Eberhard Meyer steht in seinem Garten, in den er sich selbst eine Sauna gebaut hat. "Alles handgeschnitzt", sagt er und zeigt auf einen kleinen Tisch vor dem Eingang, da liegt das Handy, wenn er drinnen schwitzt. Falls was ist. Oft ist was, 60 bis 70 Stunden in der Woche arbeitet er, mehr, als gesund ist. Vor acht Jahren wurde er selbst Patient. Im eigenen Sprechzimmer erlitt er einen Infarkt, der Hubschrauber musste kommen. "Ich hätte schon längst in Rente gehen können", sagt Eberhard Meyer, dem das Leben viele Streiche gespielt hat. Zwei Scheidungen hat er hinter sich, er nennt sie "Ehekriege". Jetzt lebt er mit seiner Freundin zusammen und mit den zwei jüngsten seiner fünf Kinder.

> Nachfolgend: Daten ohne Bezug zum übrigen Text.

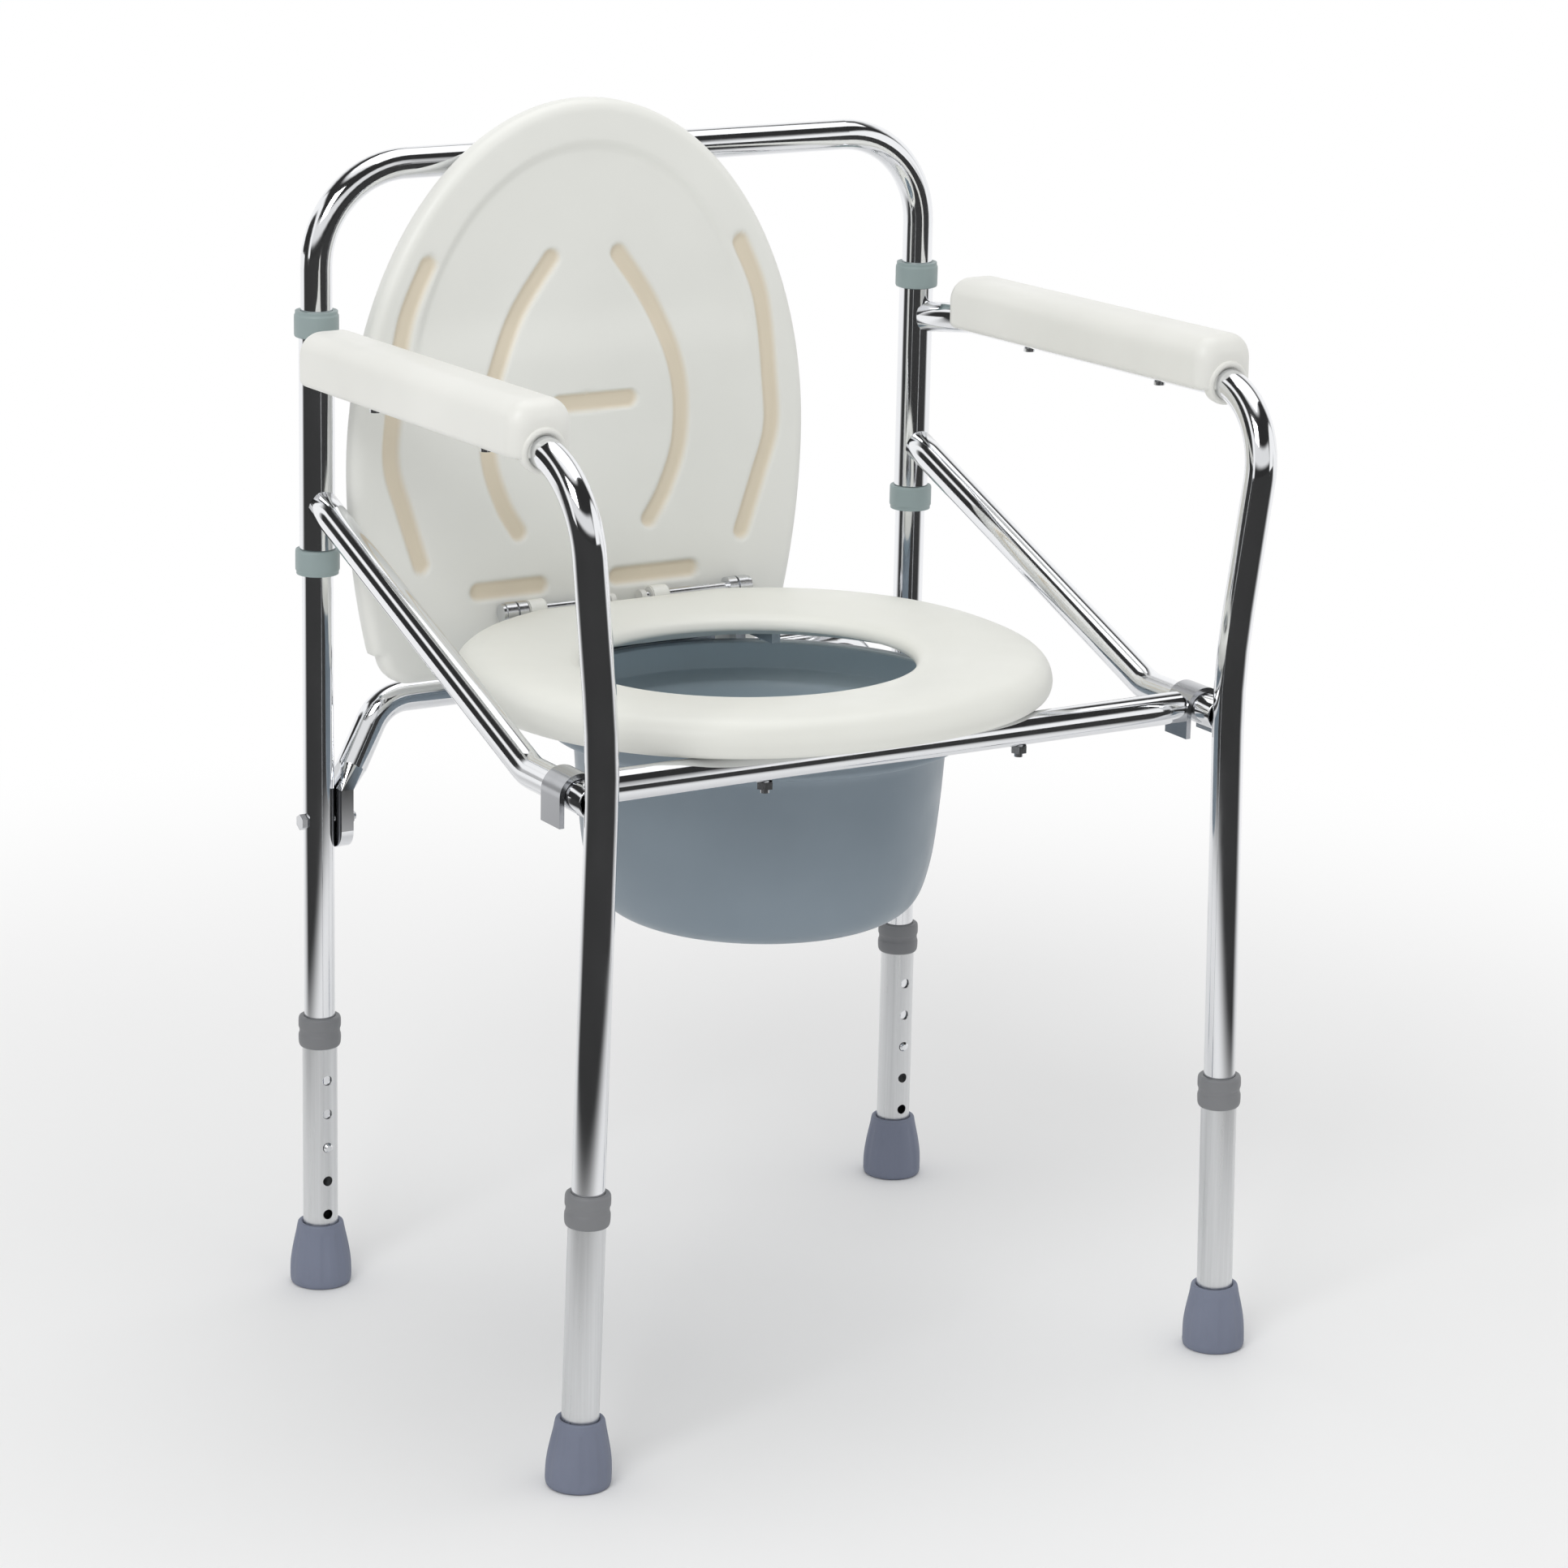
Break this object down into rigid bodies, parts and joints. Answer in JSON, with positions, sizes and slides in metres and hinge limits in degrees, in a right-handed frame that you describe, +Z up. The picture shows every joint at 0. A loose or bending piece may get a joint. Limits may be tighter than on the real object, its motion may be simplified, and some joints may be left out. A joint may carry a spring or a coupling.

Der Landarzt würde jetzt so gern noch kurz zeigen, wie er ­Orgel spielt, obwohl er morgens noch streng angekündigt hatte, gar nicht so viel Zeit zu haben. Aber die Momente fürs Orgelspiel, die nimmt er sich, das ist sein Ausgleich. Leider ist die Tür zur Empore der kleinen Kirche in Schwarz heute verschlossen. Er fährt zum Pfarrhaus, vielleicht liegt der Schlüssel da. Der Pfarrer ist nicht da, die Pfarrersfrau weiß auch nicht, wo sie suchen sollte. Als sie den Arzt wieder hinausbegleitet, kommen sie an einem Kunstwerk vorbei. Es ist eine Art Schaukasten, und da hinter dem Glas steht nur ein einziges Wort. "Leben". Eberhard Meyer bleibt kurz stehen, zeigt mit dem Finger auf den Kasten und sagt: "Schönes Motto." Dann geht er weiter.